The BA-3 as preamp build guide

Hello everybody.
I'm about to start building a BA3 front stage to feed my Hyopex Ncore400 system and have some questions:

Regarding to FETS, which option between the following at my hand is better?:

1.- 2SK170/2SJ74 "V" grade NOT MATCHED + 2SJ313/2SK2013 NOT MACHED
2.- 2SK170/2SJ74 "V" grade MATCHED + FQP3P20/FQP3N30 to be mached (I can find cheap and would match)
3.- 2SK170/2SJ74 "V" grade MATCHED + 2SJ162/2SK1058 NOT MATCHED but same batch

And regarding to the regulated PS: I arrived late to SALAS SSLV and there's no stock for Glassware PS-19, so y chances are:

4.- High current low noise LT1083CP dual rail power supply assembled board ! | eBay

5.- HYPEX SMPS400/180 with +/-42VDC output stepped down to +/-24V. In this case, Which circuit would do with good quality?

Thank you.
 
V grade are between 10-20ma Idss, the low end of that range is useable, but as they get higher, the dissipation becomes a problem.

The Hypex would work fine, as would the LT1083 board you linked. I'd personally choose the linear supply.
 
The Glassware Item# LV-Regulator is in stock at the moment, and it is even quieter than the PS-19. You would need two of them, each set at 24V. You would connect the ground to the - output of one PS and also to the + output of the other PS to get + and - 24VDC rails. Do not use a center tap transformer but instead use a dual secondary transformer. I did this and it works great, but it does cost more and take up more space, but I tend to overkill.
 
Hi Guys.. this thread is a really good read... Ive been toying with the idea of my next Line Amp stage and been looking at a range of ideas from Borbely Super-Buffer to the PASS BOZ and now the PASS BA-3 Gain Stage.

I dont have time to design and build my own PCB so Im really looking for a group build much like the BA-3 offers.

My main concern is how well will the BA-3 gain stage drives real-world longer cables and PAmp. Has anyone put a scope on the BA-3 driving +5m cables plus amp with say 20k Zin and looked at how well or badly damped its ringing is to a 10kHz sqwave??

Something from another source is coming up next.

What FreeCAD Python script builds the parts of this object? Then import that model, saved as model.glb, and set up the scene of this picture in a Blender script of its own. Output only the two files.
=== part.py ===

I was also thinking of putting a B1 Buffer at the front end to provide isolation from level dividers for ea input and the vol control pot. Im assuming that 20k to 50k pot is optimal for the BA-3?

So far the BA-3 (+B1) is almost a done deal for me..
 
Is there a way to to use the BA3 as the front end for bridged F4-Mono-blocks ? I have still some around.

Ideally in a way that somone could really have full balnced operation from the DAC to the F4-Outputstage...but with the optin of SE-input, so like a diff-amp...

....basically using two stereo-Pcb ? Or is the BA3 the wrong platform for this ?
 
Already ordered, thx a lot...may I ask two additional questions:

- PSU ? I would like to build it into the F4enclosure, so I could add itto the F4-Psu ? oK or should it have a sep PSU ? Regulated ?
- Which Voltage in the PSU to drive bridged F4 ideally ?

THX a lot !
 
Already ordered, thx a lot...may I ask two additional questions:

- PSU ? I would like to build it into the F4enclosure, so I could add itto the F4-Psu ? oK or should it have a sep PSU ? Regulated ?
- Which Voltage in the PSU to drive bridged F4 ideally ?

THX a lot !
I would recommend a separated psu with separate transformer too. Check the store's super regulator and salas' SSLV shunt regulator.
What case are you using for each f4?
It might be a tight fit if you are using the store's 4u case. And what will you use volume control and source selection? It might be easier to build the preamp into its own chassis with psu and volume/source selection.
 
Hello.

First of all, thanks to 6L6 for the preamp build guide.

I'm testing my BA3 front stage and I allways have 0 volts ACCROSS R12 as said in this guide, but I have some milivolts (20mV) if I take measures between the 2 legs of C3.

It happens in my board that any change at P1 or P2 pots makes no DC offset accross R12. I do have 0 volts always.

Is this ok?

Thanks in advance
 
Not across R12...between R12 and ground.

You need to measure between R12 and C3 and ground to get DC offset. Make sure you are not measuring after C3 (the 10uf cap nulls DC). An easy place to measure is the lead of C3 that faces the center of the board. Positive meter lead on that lead of C3, Negative meter lead to ground.